1] It is generally a good idea to know WHY you have a blog. What is its purpose? What is its goal? When I say goal, I really don't mean anything too specific. Your goal depends on your blog (corporate, media, personal). Your goal could be to hike up your sales, attract new clients, lower your client communication costs, gather an audience, stroke your ego, find your future husband, whatever.

2] It is difficult to define whether a particular blog is "successful". Traditionally, a blog's success is measured by the number of unique visitors it attracts and the number of links that lead to it. Those metrics, however, albeit not completely meaningless, are not always relevant. To measure whether a blog is successful is really an exercise in evaluating how completely it is achieving its predefined goals. 'Evaluating how completely it is achieving its predefined goals' does not relate to a straighforward technique of evaluation. However, the larger point remains that one needs to first and foremost know why a blog was created to begin with before beginning to judge how successful it is.

3] Time and timing are important factors to the development of a blog. It takes time to start it up.
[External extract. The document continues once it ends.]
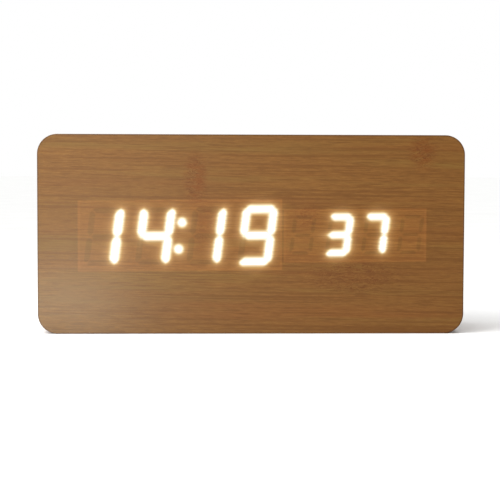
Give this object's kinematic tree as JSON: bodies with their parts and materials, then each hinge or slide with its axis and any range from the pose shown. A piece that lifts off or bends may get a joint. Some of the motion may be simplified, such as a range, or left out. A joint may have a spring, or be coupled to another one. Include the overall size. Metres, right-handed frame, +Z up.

It takes time to keep it up. It takes time for your blog to get noticed. It takes time before you figure out what the fuck you've gotten yourself into. At the same time, you are expected to move fast, deliver stories pretty frequently, respond to reader feedback as soon as you can.

I realize that these three points are pretty obvious. However, I think it is important to keep them to the forefront for many reasons. As we go through our personal blogging routines, I think we all tend to compare ourselves to the best and brightest out there. That, sometimes, works as a motivating factor. We push ourselves to create unique content that others can relate to and that gives an amazing sense of personal fulfillment that's difficult to describe. Other times, however, it makes us give up and feel like total blogosphere failures (oh! the horror!).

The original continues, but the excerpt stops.